Today, the US has 150,000 people in Iraq, and an admitted 19,000 in Afghanistan. Iran lies between these two nations, and must keep its eyes on both areas AND the Indian Ocean. The United States could also strike Syria, invading from Iraq and the Mediterranean with an amphibious landing anywhere from Latakia to Tartus. Just as the US military moved out of Kuwait to attack Iraq, it could just as easily move out of Iraq to attack Saudi Arabia, if that was considered necessary.
There have been many unexpected consequences, both positive and negative, as the result of our invasions of Iraq and Afghanistan. Iraq has become a center for militant Islamic attacks against US forces, resulting in the deaths of more than 16,000 "jihadi warriors" and suicide bombers, with growing difficulty in recruiting their replacements. The United States sent a clear and unambiguous message that we will respond to all future attacks, in the manner we deem most appropriate. There have been tremors sweeping the entire Islamic world, from Morocco to Indonesia, with militant Islam becoming less and less appreciated - or even defended. There are growing trends toward democratic revival throughout the Muslim world. Syria is out of Lebanon, there is a democratic government in the Ukraine, and even Egypt is relaxing its grasp on political dominering and allowing more open elections.
The people of the United States are becoming much more aware of the potential for violent behavior from Muslims, even the so-called "moderate" ones. There is a growing consensus among English-speaking nations that western culture must have a strong deterrent capacity, which requires the ability to operate offensively anywhere in the world. The United States and its allies have a much firmer understanding of who our "allies" are, and also who cannot be trusted to secure our flanks, much less our backs. Our military is learning the difficult tactic of flexible response, becoming battle-tested veterans that will be invaluable in any future conflict.
We've also exposed some weaknesses. There are too many self-imposed restraints upon how we deploy and use our military forces. There are far too many members of Congress that put party loyalty above national survival. There are far too many generals that are not adequately flexible to respond to new demands in non-traditional ways. We have a military that was "downsized" too fast, with too little thought toward consequences.

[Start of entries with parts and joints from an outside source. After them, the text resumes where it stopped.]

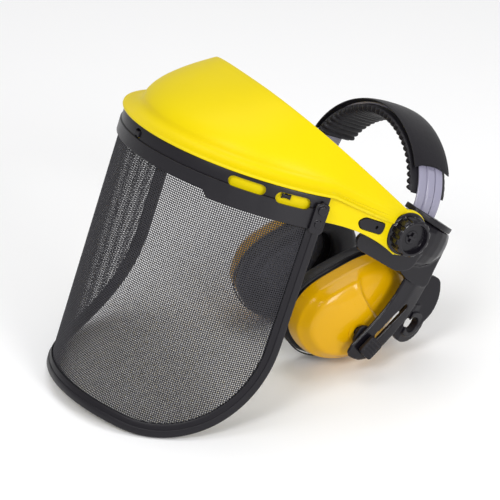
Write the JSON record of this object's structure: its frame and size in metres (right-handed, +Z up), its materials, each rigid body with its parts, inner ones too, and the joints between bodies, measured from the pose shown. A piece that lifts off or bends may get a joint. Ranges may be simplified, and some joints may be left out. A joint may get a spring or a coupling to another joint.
{
  "type": "face shield with ear muffs",
  "caption": "Brow guard with a drop-down woven mesh visor, clamp-knob pivots, sprung headband and two ear cups on sliding arms.",
  "frame": {"origin": "middle of the object's box in plan, on the table under the visor's lower corners and the ear cups", "axes": "+Z up, -Y the way the wearer faces, +X the wearer's left"},
  "size_m": [0.2352, 0.319, 0.2386],
  "materials": {
    "brow_yellow": "moulded, satin",
    "cup_amber": "moulded, glossy",
    "black_plastic": "moulded, fine grain",
    "black_gloss": "moulded, semi-gloss",
    "black_rubber": "extruded, matt",
    "woven_mesh": "fine black-coated weave",
    "zinc_steel": "zinc plated",
    "grey_plastic": "moulded, satin",
    "cushion_skin": "soft black vinyl",
    "grey_foam": "open-cell foam"
  },
  "bodies": {
    "headband": {"spring_band": "grey_plastic", "band_cover": "cushion_skin", "band_pad": "cushion_skin"},
    "left_arm": {"arm_left": "black_gloss", "arm_collar_left": "black_plastic", "lug_plate_left": "black_plastic", "knob_bolt_left": "zinc_steel"},
    "right_arm": {"arm_right": "black_gloss", "arm_collar_right": "black_plastic", "lug_plate_right": "black_plastic", "knob_bolt_right": "zinc_steel"},
    "brow_unit": {"brow_guard": "brow_yellow", "visor_carrier": "black_plastic", "visor_mesh": "woven_mesh", "edge_trim": "black_rubber", "carrier_stud_left": "black_plastic", "carrier_stud_right": "black_plastic", "front_clip": "black_plastic", "trim_clip_left": "black_gloss", "trim_clip_right": "black_gloss", "latch_insert_left": "black_plastic", "latch_insert_right": "black_plastic"},
    "left_knob": {"knob_left": "black_gloss"},
    "right_knob": {"knob_right": "black_gloss"},
    "left_slider": {"slider_left": "black_plastic"},
    "right_slider": {"slider_right": "black_plastic"},
    "left_cup": {"cup_shell_left": "cup_amber", "cup_back_plate_left": "black_plastic", "ear_cushion_left": "cushion_skin", "ear_foam_left": "grey_foam"},
    "right_cup": {"cup_shell_right": "cup_amber", "cup_back_plate_right": "black_plastic", "ear_cushion_right": "cushion_skin", "ear_foam_right": "grey_foam"}
  },
  "joints": [
    {"name": "left_arm_extend", "type": "slide", "parent": "headband", "child": "left_arm", "axis": [0, -0.4226, -0.9063], "range_m": [-0.005, 0.018]},
    {"name": "right_arm_extend", "type": "slide", "parent": "headband", "child": "right_arm", "axis": [0, -0.4226, -0.9063], "range_m": [-0.005, 0.018]},
    {"name": "visor_tilt", "type": "hinge", "parent": "left_arm", "child": "brow_unit", "pos_m": [0, 0.08387, 0.12876], "axis": [-1, 0, 0], "range_deg": [-20, 70]},
    {"name": "left_knob_turn", "type": "hinge", "parent": "left_arm", "child": "left_knob", "pos_m": [0.108, 0.08387, 0.12876], "axis": [1, 0, 0], "continuous": true},
    {"name": "right_knob_turn", "type": "hinge", "parent": "right_arm", "child": "right_knob", "pos_m": [-0.108, 0.08387, 0.12876], "axis": [-1, 0, 0], "continuous": true},
    {"name": "left_cup_height", "type": "slide", "parent": "left_arm", "child": "left_slider", "axis": [0, 0.7861, 0.6181], "range_m": [0, 0.013]},
    {"name": "right_cup_height", "type": "slide", "parent": "right_arm", "child": "right_slider", "axis": [0, 0.7861, 0.6181], "range_m": [0, 0.013]},
    {"name": "left_cup_swivel", "type": "hinge", "parent": "left_slider", "child": "left_cup", "pos_m": [0.0683, 0.06457, 0.03456], "axis": [0, 0.5446, 0.8387], "range_deg": [-6, 6]},
    {"name": "right_cup_swivel", "type": "hinge", "parent": "right_slider", "child": "right_cup", "pos_m": [-0.0683, 0.06457, 0.03456], "axis": [0, -0.5446, -0.8387], "range_deg": [-6, 6]}
  ],
  "couplings": [
    {"joint": "right_arm_extend", "follows": "left_arm_extend", "ratio": 1}
  ]
}
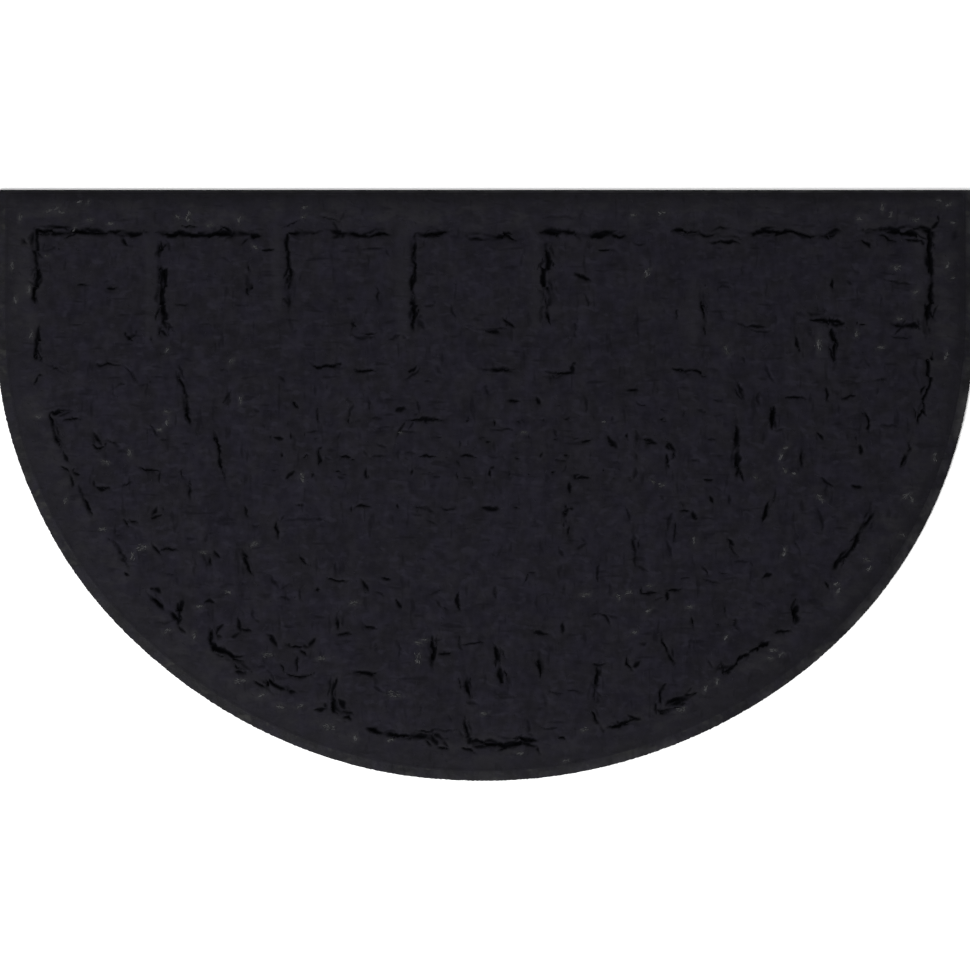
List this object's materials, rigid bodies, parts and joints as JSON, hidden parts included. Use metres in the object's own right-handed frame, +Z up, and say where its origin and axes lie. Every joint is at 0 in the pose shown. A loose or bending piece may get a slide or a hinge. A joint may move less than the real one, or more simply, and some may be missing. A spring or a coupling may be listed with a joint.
{
  "type": "half round doormat",
  "caption": "Flat half round doormat: a needled carpet face sunk with stone joints, pressed into a black crumb rubber backing with a low sloping rim.",
  "frame": {"origin": "on the floor under the middle of the mat's box", "axes": "+X along the straight edge, +Y towards the straight edge, +Z up out of the carpet"},
  "size_m": [0.762, 0.46, 0.0077],
  "materials": {
    "carpet": "matte needled felt, near black with a blue cast",
    "rubber": "matte crumb rubber, black"
  },
  "bodies": {
    "root": {"carpet_face": "carpet", "rubber_backing": "rubber"}
  },
  "joints": []
}
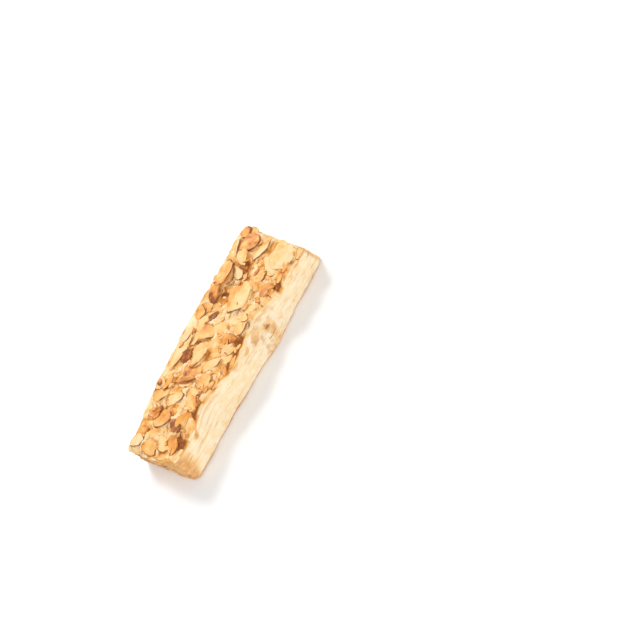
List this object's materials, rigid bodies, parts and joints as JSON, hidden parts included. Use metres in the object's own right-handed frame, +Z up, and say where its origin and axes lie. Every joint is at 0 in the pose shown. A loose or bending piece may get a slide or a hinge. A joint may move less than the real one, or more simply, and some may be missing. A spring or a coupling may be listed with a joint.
{
  "type": "almond pastry bar",
  "caption": "Oblong bar of layered baked pastry with a glazed top covered in overlapping flaked almonds.",
  "frame": {"origin": "middle of the flat underside, at the bottom centre of the whole bar's box", "axes": "+X along the bar towards its far end, +Y across it towards the back, +Z up through the topping; the front, at -Y, is the long side that shows its leaves"},
  "size_m": [0.1484, 0.0554, 0.026],
  "materials": {
    "pastry": "Baked layered pastry: dry, matt and flaky, pale inside its leaves and golden brown on the baked ends and underside.",
    "almond_topping": "Toasted flaked almonds in a thin pale glaze: satin, cream to orange-brown, with darker brown skins and rims."
  },
  "bodies": {
    "root": {"pastry": "pastry", "almond_topping": "almond_topping"}
  },
  "joints": []
}
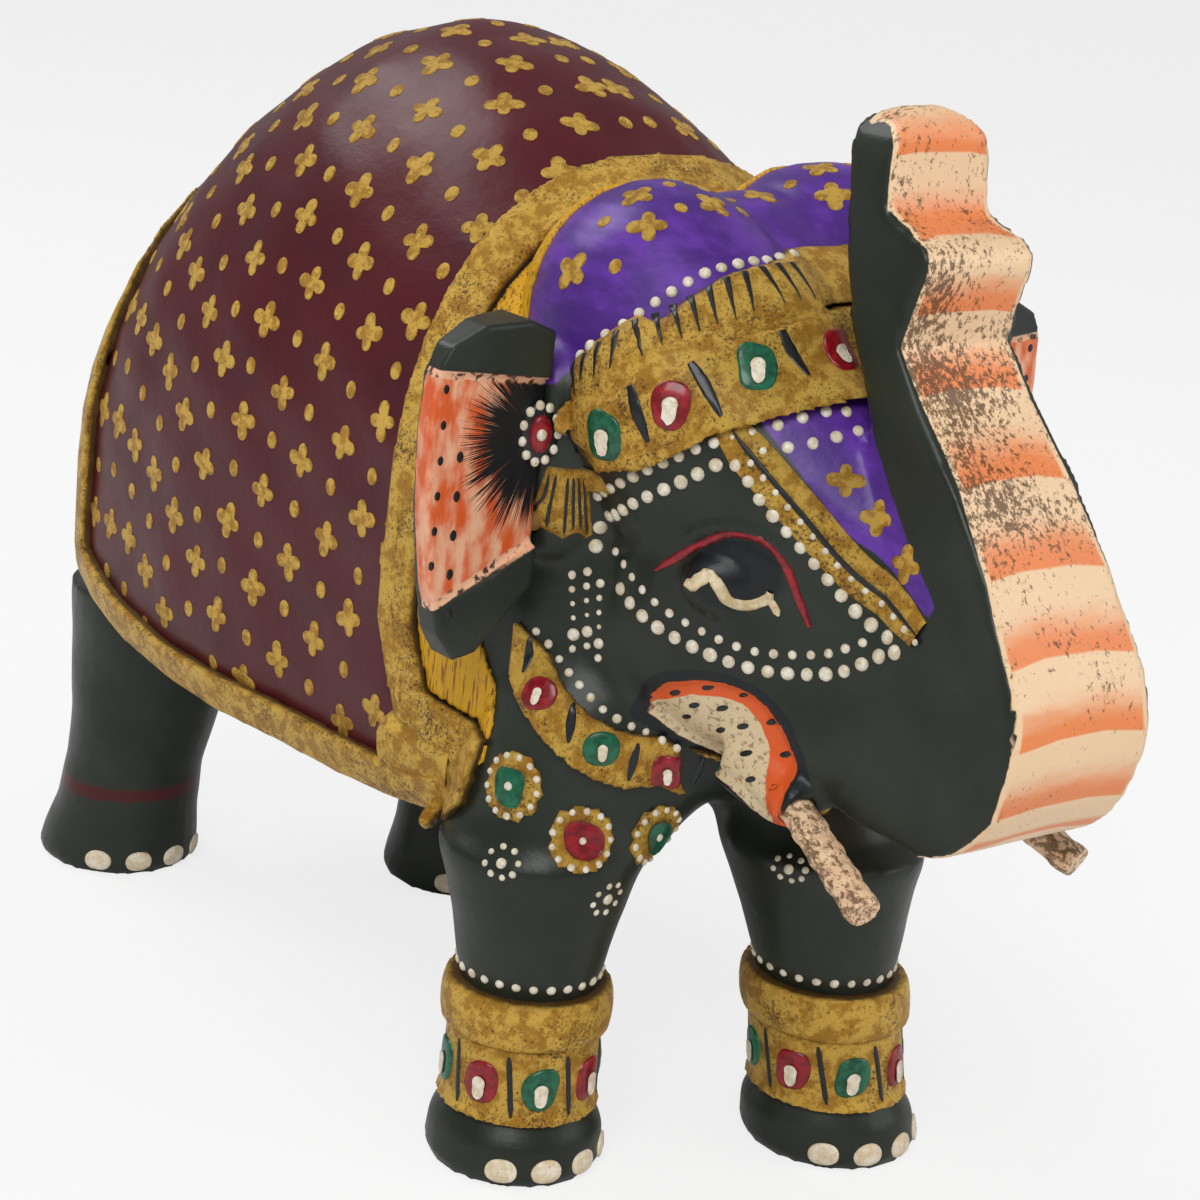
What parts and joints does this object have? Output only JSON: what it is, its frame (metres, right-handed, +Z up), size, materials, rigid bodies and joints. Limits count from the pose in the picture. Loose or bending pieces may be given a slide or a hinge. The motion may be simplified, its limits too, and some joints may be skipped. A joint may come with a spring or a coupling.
{
  "type": "carved wooden elephant",
  "caption": "Painted carved wooden elephant figurine with raised trunk, dowelled ears, pegged tusks and gilded relief trim.",
  "frame": {"origin": "centre of the figure's outline on the ground plane that the four feet stand on", "axes": "+Z up, -Y the way the elephant faces, +X the elephant's left"},
  "size_m": [0.0978, 0.1791, 0.135],
  "materials": {
    "painted_wood_green": "satin paint",
    "painted_ear_green": "satin paint",
    "tusk_cream": "worn satin paint",
    "bare_wood": "bare",
    "gilded_paste": "aged gilding",
    "ochre_gilding": "brushed gilding",
    "red_enamel": "gloss",
    "green_enamel": "gloss",
    "cream_beads": "satin"
  },
  "bodies": {
    "root": {"carved_block": "painted_wood_green", "right_ear": "painted_ear_green", "left_ear": "painted_ear_green", "tusks": "tusk_cream", "ear_dowels": "bare_wood", "blanket_border": "gilded_paste", "fringe_panels": "ochre_gilding", "jewel_band": "gilded_paste", "fringe_band": "gilded_paste", "forehead_strips": "gilded_paste", "collar_band": "gilded_paste", "leg_rings": "gilded_paste", "leg_cuffs": "gilded_paste", "ear_rosettes": "red_enamel", "shoulder_rosettes": "gilded_paste", "red_gems": "red_enamel", "green_gems": "green_enamel", "face_beads": "cream_beads", "leg_beads": "cream_beads"}
  },
  "joints": []
}
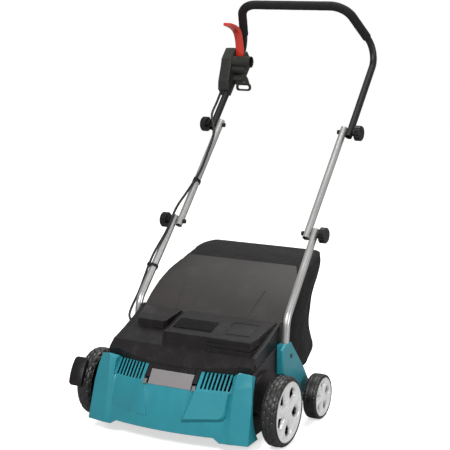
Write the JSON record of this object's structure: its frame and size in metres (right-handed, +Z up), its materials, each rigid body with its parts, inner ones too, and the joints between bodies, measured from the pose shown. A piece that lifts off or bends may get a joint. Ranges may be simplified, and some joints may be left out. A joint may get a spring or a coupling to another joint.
{
  "type": "lawn dethatcher",
  "caption": "Electric walk-behind lawn dethatcher with teal front hood, bladed roller, rear collection bag, cranked front wheels and a folding handle with red switch lever.",
  "frame": {"origin": "centre of the overall box on the ground, in the middle plane", "axes": "+Z up, the front faces -Y, +X is to the right in a front view"},
  "size_m": [0.5875, 0.9007, 1.081],
  "materials": {
    "teal_plastic": "moulded satin teal plastic",
    "black_plastic": "fine textured black plastic",
    "dark_plastic": "textured dark grey plastic",
    "flap_plastic": "satin dark grey plastic",
    "grey_panel": "silver grey painted plastic",
    "bright_trim": "bright silver plastic",
    "label_black": "blank glossy black plate",
    "silver_plastic": "silver painted plastic",
    "tyre_rubber": "black rubber tread",
    "bare_tube": "satin bare metal tube",
    "black_tube": "black powder coat",
    "black_steel": "black zinc or black paint on steel",
    "steel": "zinc plated steel",
    "blade_steel": "hardened steel",
    "motor_alloy": "cast alloy",
    "belt_rubber": "ribbed belt",
    "cable_rubber": "matt cable sheath",
    "foam": "closed-cell foam",
    "switch_plastic": "textured charcoal plastic",
    "red_plastic": "orange-red plastic",
    "bag_cloth": "black woven polyester"
  },
  "bodies": {
    "root": {"deck_housing": "dark_plastic", "wheel_arch_liners": "black_plastic", "front_hood": "teal_plastic", "motor_cover": "black_plastic", "front_panel": "grey_panel", "trim_clips": "bright_trim", "label_plate": "label_black", "handle_bracket_left": "teal_plastic", "handle_bracket_right": "teal_plastic", "lower_tube_left": "bare_tube", "lower_tube_right": "bare_tube", "motor_housing": "motor_alloy", "rear_axle": "steel", "cover_screws": "black_steel", "belt_cover": "black_plastic", "drive_belt": "belt_rubber", "roller_bearings": "black_plastic", "cable_lower": "cable_rubber", "cable_clip_lower": "black_plastic", "lower_clamp_bolts": "black_steel"},
    "front_crank": {"front_axle": "black_steel", "depth_lever": "black_plastic"},
    "front_wheel_left": {"front_tyre_left": "tyre_rubber", "front_rim_left": "silver_plastic"},
    "front_wheel_right": {"front_tyre_right": "tyre_rubber", "front_rim_right": "silver_plastic"},
    "rear_wheel_left": {"rear_tyre_left": "tyre_rubber", "rear_rim_left": "silver_plastic"},
    "rear_wheel_right": {"rear_tyre_right": "tyre_rubber", "rear_rim_right": "silver_plastic"},
    "roller": {"roller_shaft": "steel", "roller_blades": "blade_steel", "roller_spacers": "steel", "driven_pulley": "motor_alloy"},
    "rotor": {"motor_rotor": "steel", "drive_pulley": "motor_alloy", "cooling_fan": "black_plastic"},
    "flap": {"rear_flap": "flap_plastic"},
    "bag": {"bag_fabric": "bag_cloth", "bag_frame": "steel"},
    "middle_handle": {"middle_tube_left": "bare_tube", "middle_tube_right": "bare_tube", "cable_clip_middle": "black_plastic", "cable_middle": "cable_rubber"},
    "upper_handle": {"upper_handle_tube": "black_tube", "foam_grip": "foam", "switch_box_outer": "switch_plastic", "switch_box_inner": "switch_plastic", "power_inlet": "switch_plastic", "strain_relief_hook": "switch_plastic", "power_switch": "switch_plastic", "cable_upper": "cable_rubber", "upper_clamp_bolts": "black_steel"},
    "lever": {"switch_lever": "red_plastic"},
    "button": {"lock_button": "switch_plastic"},
    "knob_ll": {"knob_lower_left": "black_plastic"},
    "knob_lr": {"knob_lower_right": "black_plastic"},
    "knob_ul": {"knob_upper_left": "black_plastic"},
    "knob_ur": {"knob_upper_right": "black_plastic"}
  },
  "joints": [
    {"name": "depth_adjust", "type": "hinge", "parent": "root", "child": "front_crank", "pos_m": [0, -0.3425, 0.084], "axis": [1, 0, 0], "range_deg": [0, 30]},
    {"name": "front_wheel_left_spin", "type": "hinge", "parent": "front_crank", "child": "front_wheel_left", "pos_m": [-0.267, -0.3045, 0.09], "axis": [1, 0, 0], "continuous": true},
    {"name": "front_wheel_right_spin", "type": "hinge", "parent": "front_crank", "child": "front_wheel_right", "pos_m": [0.267, -0.3045, 0.09], "axis": [1, 0, 0], "continuous": true},
    {"name": "rear_wheel_left_spin", "type": "hinge", "parent": "root", "child": "rear_wheel_left", "pos_m": [-0.268, -0.078, 0.06], "axis": [1, 0, 0], "continuous": true},
    {"name": "rear_wheel_right_spin", "type": "hinge", "parent": "root", "child": "rear_wheel_right", "pos_m": [0.268, -0.078, 0.06], "axis": [1, 0, 0], "continuous": true},
    {"name": "roller_spin", "type": "hinge", "parent": "root", "child": "roller", "pos_m": [0, -0.1925, 0.062], "axis": [1, 0, 0], "continuous": true},
    {"name": "motor_spin", "type": "hinge", "parent": "root", "child": "rotor", "pos_m": [0, -0.2925, 0.15], "axis": [1, 0, 0], "continuous": true},
    {"name": "flap_hinge", "type": "hinge", "parent": "root", "child": "flap", "pos_m": [0, -0.1765, 0.27], "axis": [1, 0, 0], "range_deg": [0, 65]},
    {"name": "bag_lift_off", "type": "slide", "parent": "root", "child": "bag", "axis": [0, 0.9397, 0.342], "range_m": [0, 0.25]},
    {"name": "lower_fold", "type": "hinge", "parent": "root", "child": "middle_handle", "pos_m": [0, 0.0135, 0.476], "axis": [1, 0, 0], "range_deg": [0, 135], "deforming": ["cable_middle", "cable_lower"]},
    {"name": "upper_fold", "type": "hinge", "parent": "middle_handle", "child": "upper_handle", "pos_m": [0, 0.25851, 0.72101], "axis": [1, 0, 0], "range_deg": [-150, 0], "deforming": ["cable_upper", "cable_middle"]},
    {"name": "lever_squeeze", "type": "hinge", "parent": "upper_handle", "child": "lever", "pos_m": [0, 0.39958, 0.90734], "axis": [1, 0, 0], "range_deg": [-8, 0], "stiffness_Nm_per_rad": 1.5, "springref_deg": 17.19},
    {"name": "lock_button_press", "type": "slide", "parent": "upper_handle", "child": "button", "axis": [-1, 0, 0], "range_m": [0, 0.003], "stiffness_N_per_m": 300, "springref_m": -0.004},
    {"name": "knob_lower_left_turn", "type": "hinge", "parent": "root", "child": "knob_ll", "pos_m": [-0.239, 0.0135, 0.476], "axis": [1, 0, 0], "continuous": true},
    {"name": "knob_lower_right_turn", "type": "hinge", "parent": "root", "child": "knob_lr", "pos_m": [0.239, 0.0135, 0.476], "axis": [1, 0, 0], "continuous": true},
    {"name": "knob_upper_left_turn", "type": "hinge", "parent": "upper_handle", "child": "knob_ul", "pos_m": [-0.239, 0.25851, 0.72101], "axis": [1, 0, 0], "continuous": true},
    {"name": "knob_upper_right_turn", "type": "hinge", "parent": "upper_handle", "child": "knob_ur", "pos_m": [0.239, 0.25851, 0.72101], "axis": [1, 0, 0], "continuous": true}
  ],
  "couplings": [
    {"joint": "motor_spin", "follows": "roller_spin", "ratio": 2.3333}
  ]
}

The war against militant Islam will be a generational war, longer than the Cold War, and far more likely to require sacrifices of both men and money. Western civilization and individual freedom are just a small part of what is at stake. We need a plan that can protect us against such losses, whether that plan takes a decade or a century to succeed. Our government at the moment is moving in the right direction. We all must understand what's at stake here, and how we fit in the current war. We must also accept that there IS a plan, that it's based on reality, and it's currently working. We must strive to continue to let that plan work, for all our sakes.